At the Design Museum show, working with in-house curator James Peto, the Archigram crew has cooked up something a little bit special. At the entrance there’ll be a recreation of Archigram’s office with stacks of magazines for making collages and all sorts of ephemera. Further in, Archigram plans a mini-recreation of its Log Plug concept plus a multi-screen, multimedia Archigram Opera presentation showing its work, influences and place in architectural theory. Images such as the famous Walking City will be blown up huge to bring the space to life.

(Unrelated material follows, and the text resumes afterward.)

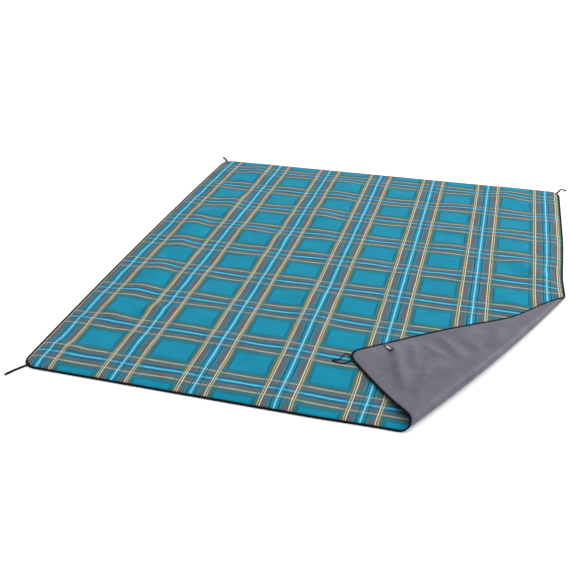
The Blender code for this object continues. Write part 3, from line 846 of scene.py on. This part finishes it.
# Woven satin: a smooth near-black ground with fine cross picks, and the bar in off-white.
woven_satin, tree, surface = new_material("woven_satin")
label_uv = add_node(tree, "ShaderNodeUVMap", uv_map="label")
split_uv = add_node(tree, "ShaderNodeSeparateXYZ", {0: label_uv.outputs[0]})
inside = []
for output, middle, half in ((0, 0.027, 0.0135), (1, 0.007, 0.0021)):
    gap = add_node(tree, "ShaderNodeMath", {0: split_uv.outputs[output]}, operation="SUBTRACT", i1=middle)
    gap = add_node(tree, "ShaderNodeMath", {0: gap.outputs[0]}, operation="ABSOLUTE")
    inside.append(add_node(tree, "ShaderNodeMath", {0: gap.outputs[0]}, operation="LESS_THAN", i1=half))
bar = add_node(tree, "ShaderNodeMath", {0: inside[0].outputs[0], 1: inside[1].outputs[0]},
               operation="MULTIPLY")
picks = add_node(tree, "ShaderNodeTexWave", {"Vector": label_uv.outputs[0]}, bands_direction="X",
                 scale=2 * pi / 0.0008 / 20, distortion=0.3)
ground = add_node(tree, "ShaderNodeValToRGB", {0: picks.outputs["Fac"]})
ground.color_ramp.elements[0].color = (*linear("131318"), 1)
ground.color_ramp.elements[1].color = (*linear("26262D"), 1)
colour = add_node(tree, "ShaderNodeMix", {0: bar.outputs[0], 6: ground.outputs[0]}, data_type="RGBA",
                  i7=(*linear("D9DADF"), 1))
tree.links.new(colour.outputs[2], surface.inputs["Base Color"])
pick_bump = add_node(tree, "ShaderNodeBump", {"Height": picks.outputs["Fac"]}, strength=0.3,
                     distance=0.0002)
tree.links.new(pick_bump.outputs[0], surface.inputs["Normal"])
surface.inputs["Roughness"].default_value = 0.5

LABEL_LENGTH, LABEL_WIDTH, LABEL_THICKNESS, LABEL_FROM_CORNER = 0.050, 0.014, 0.0011, 0.140
LABEL_RIM = ((0.0, 0.18), (0.05, 0.0), (0.95, 0.0), (1.0, 0.18), (1.0, 0.82), (0.95, 1.0), (0.05, 1.0),
             (0.0, 0.82))

# It is laid out flat with the cloth and goes over the fold with it. It curls up a little at its free end.
flat, marks, faces = [], [], []
steps = 30
for k in range(steps + 1):
    share = k / steps
    x = WIDTH / 2 - 0.0082 - share * LABEL_LENGTH
    curl = 0.0030 * share ** 2 + 0.0003 * sin(9 * share)
    for across, thick in LABEL_RIM:
        y = -LENGTH / 2 + LABEL_FROM_CORNER + (across - 0.5) * LABEL_WIDTH
        flat.append((x, y, -0.0002 - curl - thick * LABEL_THICKNESS))
        marks.append((share * LABEL_LENGTH, across * LABEL_WIDTH))
ring = len(LABEL_RIM)
for k in range(steps):
    for j in range(ring):
        nxt = (j + 1) % ring
        faces.append([k * ring + j, k * ring + nxt, (k + 1) * ring + nxt, (k + 1) * ring + j])
faces.append(list(range(ring))[::-1])
faces.append([steps * ring + j for j in range(ring)])
data = bpy.data.meshes.new("seam_label")
data.from_pydata(lay(np.array(flat)).tolist(), [], faces)
body = bmesh.new()
body.from_mesh(data)
bmesh.ops.recalc_face_normals(body, faces=body.faces)
body.to_mesh(data)
body.free()
data.polygons.foreach_set("use_smooth", [True] * len(data.polygons))
data.set_sharp_from_angle(angle=radians(50))
layer = data.uv_layers.new(name="label")
for loop in data.loops:
    layer.data[loop.index].uv = marks[loop.vertex_index]
data.materials.append(woven_satin)
label = bpy.data.objects.new("seam_label", data)
bpy.context.scene.collection.objects.link(label)
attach(label, "side_label")
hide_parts("side_label")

As well as spectacular installations, such as two gigantic Instant City Airships, the show will include elements that have never been exhibited before. Hopefully, says Crompton, the lively presentation will engage not just the Archigram devotee but those with no previous exposure to the group, thus ensuring that Archigram continues, after all this time, to spread the word.
Archigram, 3 April to 4 July at the Design Museum, Shad Thames, London SE1. Contact 020 403 6933 or www.designmuseum.org
Established in 1961, Archigram was a collective of architectural thinkers named after an abbreviation of Architecture and Telegram. Its founders – Peter Cook, Dennis Crompton, David Greene, Michael Webb, Ron Herron and Warren Chalk – became famous for experimental ideas such as Walking City and Hedgerow City, disseminated in the magazine Archigram, which accumulated a considerable overseas following. Of the original six, four survive and are still working. Webb is now based on the East Coast of America. Cook is head of school at the Bartlett School of Architecture in London. Crompton is the prime mover in staging various exhibitions and managing the archive. Greene is developing a landscape and robotics project at the University of Westminster’s Centre for Experimental Practice.
Neither Herron nor Chalk lived to see Archigram awarded the prestigious Royal Institute of British Architects Gold Medal in 2002, a belated official acknowledgement of its tremendous influence.